━━━ DATA LINES

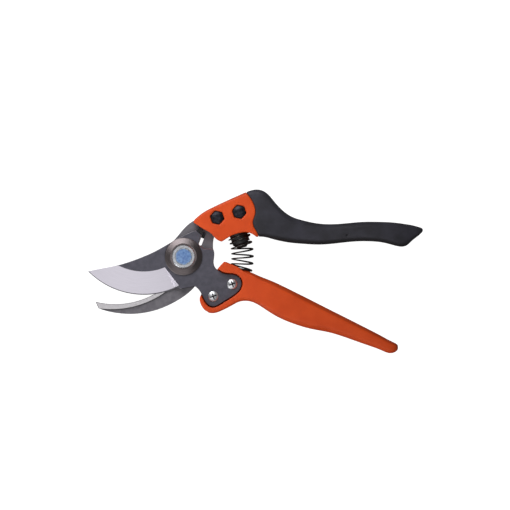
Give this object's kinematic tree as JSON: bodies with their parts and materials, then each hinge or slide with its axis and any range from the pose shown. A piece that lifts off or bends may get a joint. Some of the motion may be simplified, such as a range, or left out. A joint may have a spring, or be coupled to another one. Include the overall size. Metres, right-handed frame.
{
  "type": "bypass pruner",
  "caption": "Hand pruner: a curved blade passes a hook jaw on one pivot, with two offset handles, a coil return spring and a thumb lock.",
  "frame": {"origin": "centre of the pivot nut's flat rear face, on which the tool lies", "axes": "+Z along the pivot, towards the bolt's head; +X from the pivot to the grips; +Y towards the upper handle"},
  "size_m": [0.2143, 0.1048, 0.0188],
  "materials": {
    "coated_steel": "satin dark coating on hardened steel",
    "blade_steel": "satin dark coating, bare ground bevel",
    "turned_steel": "turned, fine concentric lines",
    "zinc": "bright zinc plate",
    "black_steel": "black oxide",
    "blue_insert": "gloss",
    "orange_nylon": "fine satin texture",
    "grip_rubber": "soft satin",
    "black_plastic": "satin",
    "spring_steel": "dark oiled wire",
    "stop_rubber": "matte"
  },
  "bodies": {
    "upper": {"counter_blade": "coated_steel", "pivot_bolt": "zinc", "pivot_disc": "blue_insert", "pivot_cap_washer": "turned_steel", "pivot_disc_spring": "spring_steel", "pivot_bush": "zinc", "pivot_rear_washer": "zinc", "pivot_nut": "zinc", "upper_handle_frame": "orange_nylon", "soft_grip": "grip_rubber", "opening_stop_pad": "stop_rubber", "spring_peg": "black_plastic", "handle_bolts": "black_steel", "handle_nuts": "black_steel", "return_spring": "spring_steel"},
    "lower": {"cutting_blade": "blade_steel", "lower_handle": "orange_nylon", "spring_seat_ring": "orange_nylon", "blade_screws": "zinc", "blade_inserts": "zinc"},
    "lock": {"lock_slider": "black_plastic", "lock_pin": "zinc"}
  },
  "joints": [
    {"name": "handle_pivot", "type": "hinge", "parent": "upper", "child": "lower", "pos_m": [0, 0, 0], "axis": [0, 0, 1], "range_deg": [0, 22], "stiffness_Nm_per_rad": 1.2, "springref_deg": -14.32, "deforming": ["return_spring"]},
    {"name": "lock_slide", "type": "slide", "parent": "upper", "child": "lock", "axis": [-0.342, -0.9397, 0], "range_m": [0, 0.0069]}
  ]
}
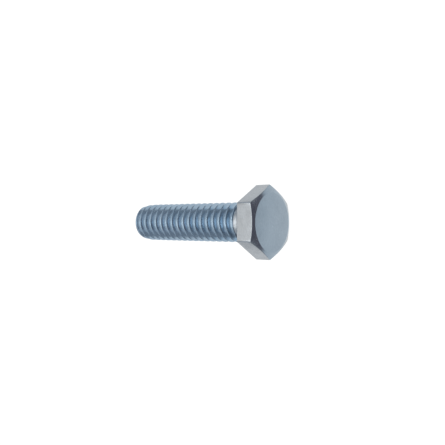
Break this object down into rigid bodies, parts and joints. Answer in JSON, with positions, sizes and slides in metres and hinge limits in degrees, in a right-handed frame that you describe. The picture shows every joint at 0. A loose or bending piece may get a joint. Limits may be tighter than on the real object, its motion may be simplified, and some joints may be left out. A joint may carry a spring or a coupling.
{
  "type": "hexagon head bolt",
  "caption": "Fully threaded bolt with a low chamfered hexagon head, a short plain neck and a tapered point.",
  "frame": {"origin": "centre of the bearing face under the head, on the bolt's axis", "axes": "+X along the bolt's axis from the point to the head, +Z square to two of the hexagon's flats, so the bolt lies on a flat"},
  "size_m": [0.0275, 0.0114, 0.01],
  "materials": {
    "zinc_plated_head": "blue-white zinc plating, satin, as forged",
    "zinc_plated_shank": "blue-white zinc plating, bright, as rolled"
  },
  "bodies": {
    "root": {"hex_head": "zinc_plated_head", "neck": "zinc_plated_shank", "thread": "zinc_plated_shank", "point": "zinc_plated_shank"}
  },
  "joints": []
}
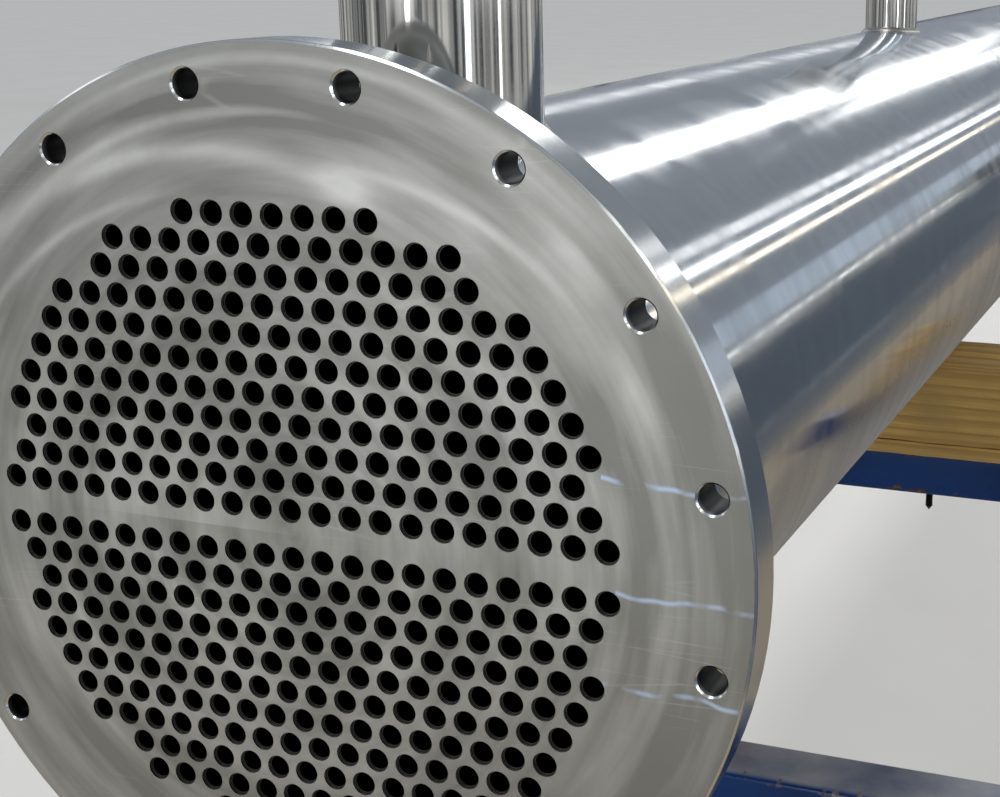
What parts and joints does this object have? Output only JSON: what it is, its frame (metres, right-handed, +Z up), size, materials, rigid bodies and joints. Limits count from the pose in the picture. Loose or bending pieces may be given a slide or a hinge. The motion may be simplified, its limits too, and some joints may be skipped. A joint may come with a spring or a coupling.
{
  "type": "shell and tube heat exchanger",
  "caption": "Horizontal shell and tube heat exchanger with bare drilled tube sheets, a polished round shell and top nozzles, resting on timber over three trestles.",
  "frame": {"origin": "middle of the footprint, on the floor", "axes": "+Z up, +Y along the shell from the front tube sheet to the rear one, +X to the right seen from the front"},
  "size_m": [1.2, 4.877, 1.5],
  "materials": {
    "machined_face": "face-turned stainless steel with arc-shaped tool marks",
    "polished_shell": "polished stainless plate with faint polishing marks round it",
    "nozzle_pipe": "bright polished stainless pipe",
    "weld": "rippled weld bead with a faint heat tint",
    "tube_metal": "drawn stainless tube",
    "inner_plate": "mill-finish stainless plate",
    "blue_paint": "dark blue paint, worn at the edges",
    "timber": "rough-sawn yellowish softwood"
  },
  "bodies": {
    "root": {"front_tube_sheet": "machined_face", "rear_tube_sheet": "machined_face", "shell": "polished_shell", "front_shell_weld": "weld", "rear_shell_weld": "weld", "upper_pass_tubes": "tube_metal", "lower_pass_tubes": "tube_metal", "tie_rods": "inner_plate", "outer_timber_blocks": "timber", "outer_chocks": "timber", "middle_packing_board": "timber", "middle_timbers": "timber", "middle_chocks": "timber", "front_nozzle_neck": "nozzle_pipe", "front_nozzle_weld": "weld", "front_nozzle_flange": "machined_face", "middle_nozzle_neck": "nozzle_pipe", "middle_nozzle_weld": "weld", "middle_nozzle_flange": "machined_face", "rear_nozzle_neck": "nozzle_pipe", "rear_nozzle_weld": "weld", "rear_nozzle_flange": "machined_face", "baffle_1": "inner_plate", "baffle_2": "inner_plate", "baffle_3": "inner_plate", "baffle_4": "inner_plate", "baffle_5": "inner_plate", "baffle_6": "inner_plate", "baffle_7": "inner_plate", "outer_cross_beams": "blue_paint", "outer_posts": "blue_paint", "outer_feet": "blue_paint", "middle_cross_beam": "blue_paint", "middle_posts": "blue_paint", "middle_feet": "blue_paint"}
  },
  "joints": []
}
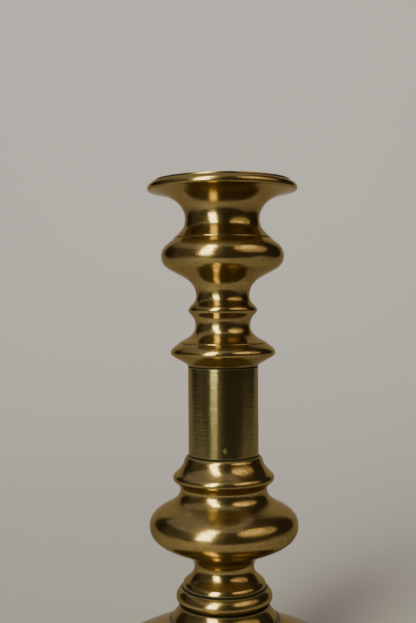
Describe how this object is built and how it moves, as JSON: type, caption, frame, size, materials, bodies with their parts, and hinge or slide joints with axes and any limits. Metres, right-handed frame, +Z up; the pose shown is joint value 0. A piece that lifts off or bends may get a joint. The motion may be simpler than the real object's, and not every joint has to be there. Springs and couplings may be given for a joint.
{
  "type": "candlestick",
  "caption": "Turned brass candlestick with a rolled rim, knopped stem, plain column and domed round foot, and a lift-out candle nozzle.",
  "frame": {"origin": "centre of the circle that the foot stands on, at table level", "axes": "+Z up along the candlestick's turning axis; +X to the right and +Y away in the front view"},
  "size_m": [0.116, 0.116, 0.1898],
  "materials": {
    "cast_brass": "polished cast brass with a soft satin patina",
    "tube_brass": "satin drawn brass",
    "steel": "dull zinc-plated steel"
  },
  "bodies": {
    "stick": {"candle_cup": "cast_brass", "column_tube": "tube_brass", "lower_knop": "cast_brass", "bead_ring": "cast_brass", "collar": "cast_brass", "domed_foot": "cast_brass", "tie_rod": "steel", "base_washer": "steel", "lock_washer": "steel", "hex_nut": "steel"},
    "nozzle": {"candle_nozzle": "tube_brass"}
  },
  "joints": [
    {"name": "nozzle_lift", "type": "slide", "parent": "stick", "child": "nozzle", "axis": [0, 0, 1], "range_m": [0, 0.035]}
  ]
}
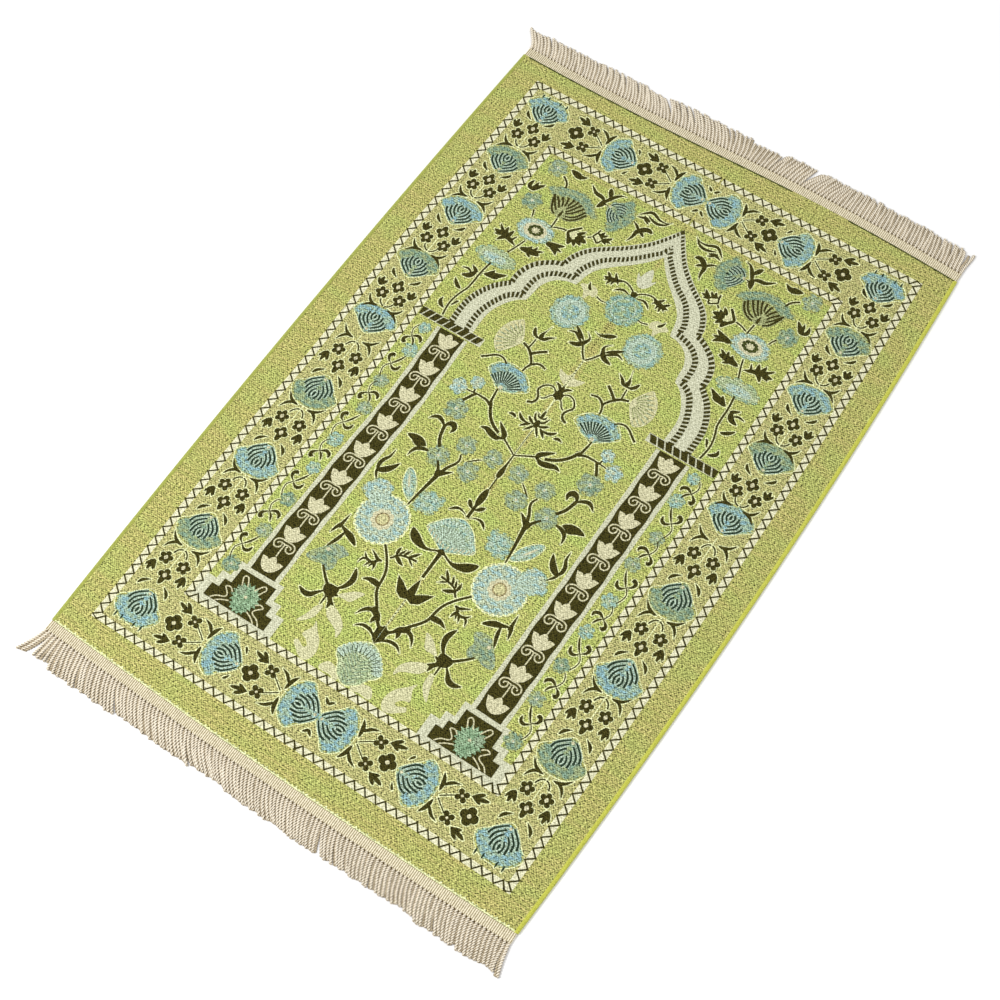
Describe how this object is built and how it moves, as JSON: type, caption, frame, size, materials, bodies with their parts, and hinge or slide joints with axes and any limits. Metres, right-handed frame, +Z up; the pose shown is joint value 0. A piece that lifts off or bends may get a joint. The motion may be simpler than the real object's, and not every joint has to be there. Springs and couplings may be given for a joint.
{
  "type": "prayer rug",
  "caption": "Flat woven prayer rug with a niche pattern, overlocked long sides and a fringe of twisted cords on a ribbed heading along each short end.",
  "frame": {"origin": "on the floor under the middle of the rug's whole plan, fringes and all", "axes": "+Y along the rug's length, the way its woven niche points; +X to the right across its width; +Z up from the floor, out of the face"},
  "size_m": [0.7341, 1.1692, 0.0037],
  "materials": {
    "chenille_cloth": "lime green chenille weave, matt, with a soft nap",
    "fringe_yarn": "undyed cotton yarn, matt, twisted",
    "dark_yarn": "dark olive brown yarn in the weave, matt",
    "cream_yarn": "cream yarn in the weave, matt",
    "blue_yarn": "sky blue yarn in the weave, matt",
    "teal_yarn": "grey teal yarn in the weave, matt"
  },
  "bodies": {
    "root": {"rug_cloth": "chenille_cloth", "fringe_near": "fringe_yarn", "fringe_far": "fringe_yarn"}
  },
  "joints": []
}
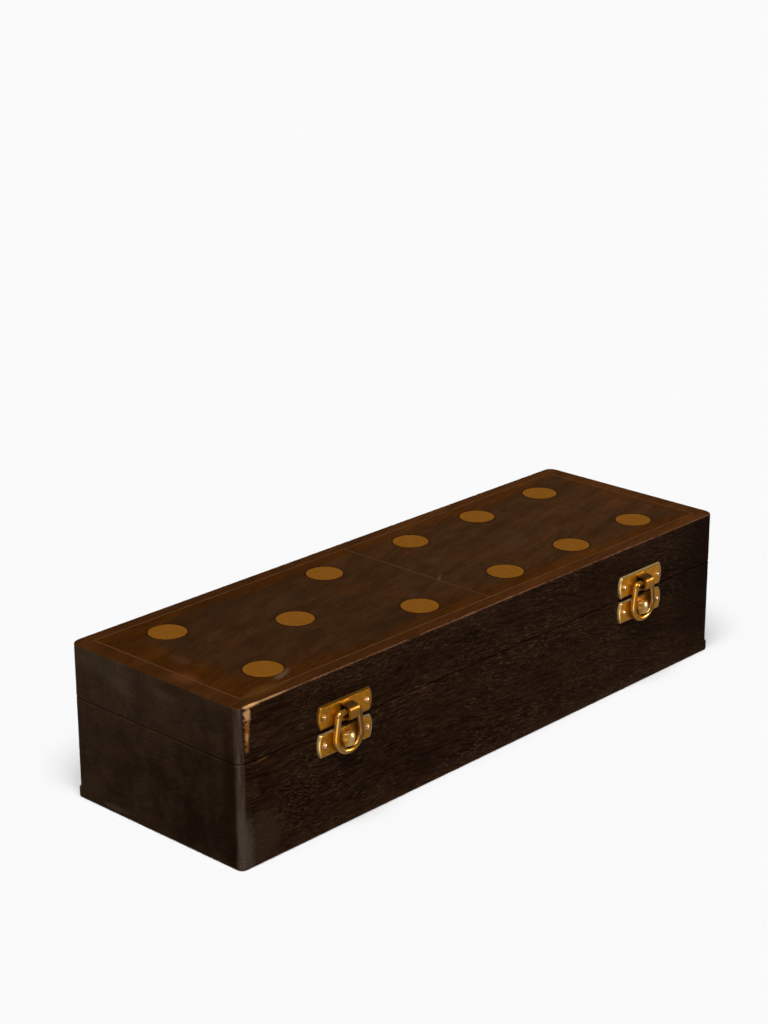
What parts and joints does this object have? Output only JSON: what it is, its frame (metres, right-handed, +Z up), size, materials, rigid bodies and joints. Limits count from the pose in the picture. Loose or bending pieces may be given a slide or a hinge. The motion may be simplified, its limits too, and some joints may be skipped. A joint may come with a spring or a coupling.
{
  "type": "domino storage box",
  "caption": "Long hardwood box for a domino set, with a hinged lid inlaid with brass spots and lines like a domino tile and shut by wire swing latches.",
  "frame": {"origin": "centre of the flat underside that the box stands on", "axes": "+X along the length towards the six-spot half of the lid, -Y towards the front with the latches, +Z up"},
  "size_m": [0.222, 0.0797, 0.05],
  "materials": {
    "case_wood": "satin",
    "lid_wood": "satin",
    "brass": "polished",
    "spot_brass": "matte"
  },
  "bodies": {
    "case": {"base_board": "case_wood", "case_front_board": "case_wood", "case_back_board": "case_wood", "case_left_board": "case_wood", "case_right_board": "case_wood", "left_catch_plate": "brass", "right_catch_plate": "brass", "catch_plate_nails": "brass", "left_hinge_case_leaf": "brass", "right_hinge_case_leaf": "brass", "left_hinge_pin": "brass", "right_hinge_pin": "brass", "hinge_case_nails": "brass"},
    "lid": {"lid_top_board": "lid_wood", "lid_front_rail": "lid_wood", "lid_back_rail": "lid_wood", "lid_left_rail": "lid_wood", "lid_right_rail": "lid_wood", "five_spot_inlay": "spot_brass", "six_spot_inlay": "spot_brass", "border_stringing": "brass", "centre_bar": "brass", "left_bail_plate": "brass", "right_bail_plate": "brass", "bail_plate_nails": "brass", "left_hinge_lid_leaf": "brass", "right_hinge_lid_leaf": "brass", "hinge_lid_nails": "brass"},
    "left_bail": {"left_bail": "brass"},
    "right_bail": {"right_bail": "brass"}
  },
  "joints": [
    {"name": "lid_hinge", "type": "hinge", "parent": "case", "child": "lid", "pos_m": [0, 0.0375, 0.03265], "axis": [-1, 0, 0], "range_deg": [0, 180]},
    {"name": "left_bail_swing", "type": "hinge", "parent": "lid", "child": "left_bail", "pos_m": [-0.0697, -0.038, 0.03675], "axis": [-1, 0, 0], "range_deg": [0, 180]},
    {"name": "right_bail_swing", "type": "hinge", "parent": "lid", "child": "right_bail", "pos_m": [0.0697, -0.038, 0.03675], "axis": [-1, 0, 0], "range_deg": [0, 180]}
  ]
}
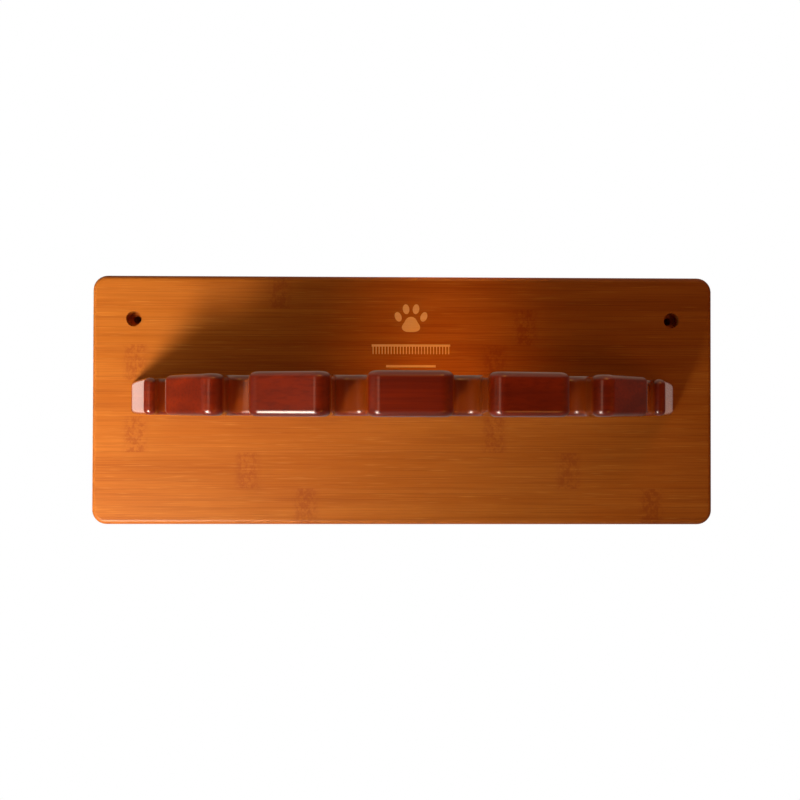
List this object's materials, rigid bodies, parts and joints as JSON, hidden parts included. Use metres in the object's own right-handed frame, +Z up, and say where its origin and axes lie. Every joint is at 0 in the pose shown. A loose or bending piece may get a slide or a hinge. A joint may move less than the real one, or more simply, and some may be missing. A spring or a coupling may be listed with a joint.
{
  "type": "wall-mounted grooming tool rack",
  "caption": "Rectangular wooden wall board carrying a half-round shelf whose front is cut into flat-faced lobes by notches that shears and combs hang in.",
  "frame": {"origin": "middle of the board's back face, which lies flat on the wall", "axes": "+X to the right along the board's width, +Y into the wall so the shelf stands out towards -Y, +Z up"},
  "size_m": [0.3, 0.143, 0.12],
  "materials": {
    "board": "satin lacquered carbonised bamboo with fine level streaks and darker knuckles",
    "rack": "glossy dark red-brown lacquer",
    "screws": "zinc-plated steel",
    "dowels": "bare beech"
  },
  "bodies": {
    "root": {"back_board": "board", "tool_rack": "rack", "rack_screws": "screws", "locating_dowels": "dowels"}
  },
  "joints": []
}
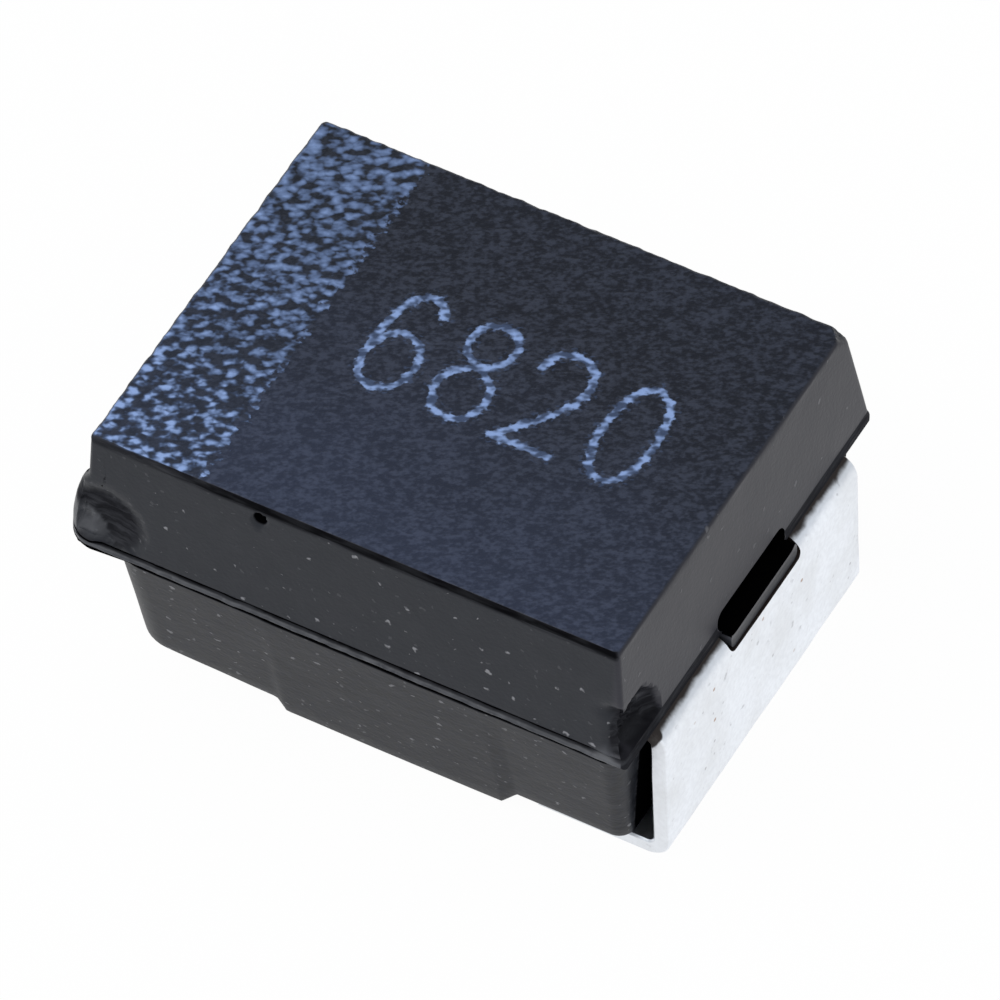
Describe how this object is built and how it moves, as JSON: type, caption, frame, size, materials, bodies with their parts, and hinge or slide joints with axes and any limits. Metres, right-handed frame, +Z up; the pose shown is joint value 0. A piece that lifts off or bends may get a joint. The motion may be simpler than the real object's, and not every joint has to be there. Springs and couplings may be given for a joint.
{
  "type": "tantalum capacitor",
  "caption": "Moulded tantalum chip capacitor for surface mounting: black epoxy case with a polarity stripe, and folded tinned terminals at both ends.",
  "frame": {"origin": "centre of the whole part's footprint, on the solder plane", "axes": "+X towards the cathode terminal, -X towards the striped anode end, +Z up from the solder plane"},
  "size_m": [0.0036, 0.0028, 0.0019],
  "materials": {
    "epoxy": "matte, fine grain",
    "tinned_sheet": "matte tin plate",
    "sintered_tantalum": "sintered, porous",
    "drawn_tantalum": "drawn wire",
    "ptfe": "waxy white",
    "manganese_dioxide": "dull black crust",
    "graphite": "dull dark grey",
    "silver_paint": "dull silver paint",
    "silver_glue": "dull silver-filled resin"
  },
  "bodies": {
    "root": {"moulded_case": "epoxy", "anode_terminal": "tinned_sheet", "cathode_terminal": "tinned_sheet", "tantalum_pellet": "sintered_tantalum", "tantalum_wire": "drawn_tantalum", "insulating_washer": "ptfe", "manganese_dioxide_coat": "manganese_dioxide", "graphite_coat": "graphite", "silver_coat": "silver_paint", "silver_adhesive": "silver_glue"}
  },
  "joints": []
}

━━━━━━

■ WHAT TO DO ■
Find the string "each" in the listing and return every line that holds it.

■ RESPONSE ■
Give this object's kinematic tree as JSON: bodies with their parts and materials, then each hinge or slide with its axis and any range from the pose shown. A piece that lifts off or bends may get a joint. Some of the motion may be simplified, such as a range, or left out. A joint may have a spring, or be coupled to another one. Include the overall size. Metres, right-handed frame.
  "caption": "Flat woven prayer rug with a niche pattern, overlocked long sides and a fringe of twisted cords on a ribbed heading along each short end.",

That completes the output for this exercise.